Career Profile: Electrician

Career Profile: Electrician

by Colin Machado
Jobs People Do | JobsPeopleDo.com

A career as an electrician provides a fair amount of job security whether you are self-employed or hired within a company. Electricians are required across the board, from domestic to commercial settings. Due to the dangerous nature of the work involved, electricians must be highly qualified and trained. If a career as an electrician appeals to you, read on to find out what steps you will need to take to become qualified as an electrician.

In order to become an electrician you first need to get qualified, which requires you to enroll in an apprentice program. In order to apply for an apprenticeship program you will most likely be expected to possess a high school diploma or equivalent. Apprenticeship programs will provide classroom instruction as well as on-the-job training. Expect the apprenticeship to last a duration of 4 years, with approximately 144 hours of classroom based instruction and 2,000 hours of on-the-job training. Classroom instruction will consist of learning about electrical theory, mathematics, electrical code requirements, blueprint reading, and safety practices. Some specialized training may be received, such as working with elevators and fire alarm systems. As for on-the-job training, expect to work under the supervision of an experienced electrician who will set your tasks and guide you until you can master the tasks given on your own.

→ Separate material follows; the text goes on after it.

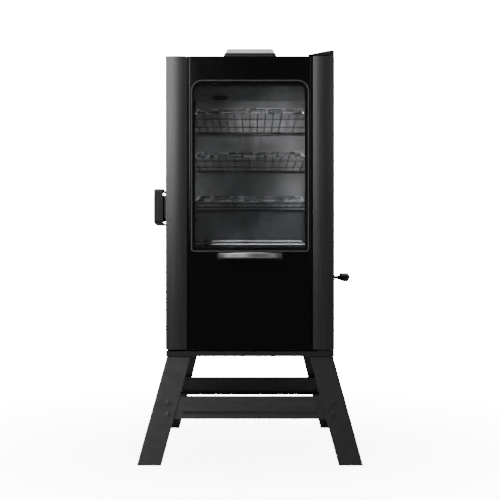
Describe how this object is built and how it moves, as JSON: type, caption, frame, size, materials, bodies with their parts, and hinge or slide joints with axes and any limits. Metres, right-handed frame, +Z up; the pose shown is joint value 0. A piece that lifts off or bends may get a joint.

Once you have graduated there are a variety of routes you can go down. Many electricians choose to work for construction firms, service companies or utility companies. Most graduates will be involved in some kind of maintenance work, where they will be expected to primarily maintain and upgrade existing electrical systems. If you enter into the construction field, you will be part of a team responsible for installing new wiring systems within new buildings. Alternatively you can go down the self-employed route, but that would require a lot of self-promoting and an understanding of registering your self-employed status for tax purposes. You would also need to pass a licensing exam in order to obtain a trading license. Check with your local authority about what is required to set yourself up, if you are interested in becoming a self-employed electrician.

Earning potential
Electricians are expected to command very good base wages. However, much of this depends on the company you work for and the perks they offer. If you are self-employed you will set your own hourly rate or job rate, but keep in mind that you will need to factor in promotional costs, transport costs and parts costs.

Once experienced, electricians can advance to positions such as a supervisory roles. Within the construction field they can become employed as construction superintendents or project managers.

If this sounds like a career that would suit you, check online via your local job center or career center in order to inquire about local apprenticeship programs. Find out what apprenticeship opportunities there are with local electrical contractors and local electricians. In order to become qualified you will need to study in the apprentice role for 4 years, so make sure this is the right career choice for you before becoming committing.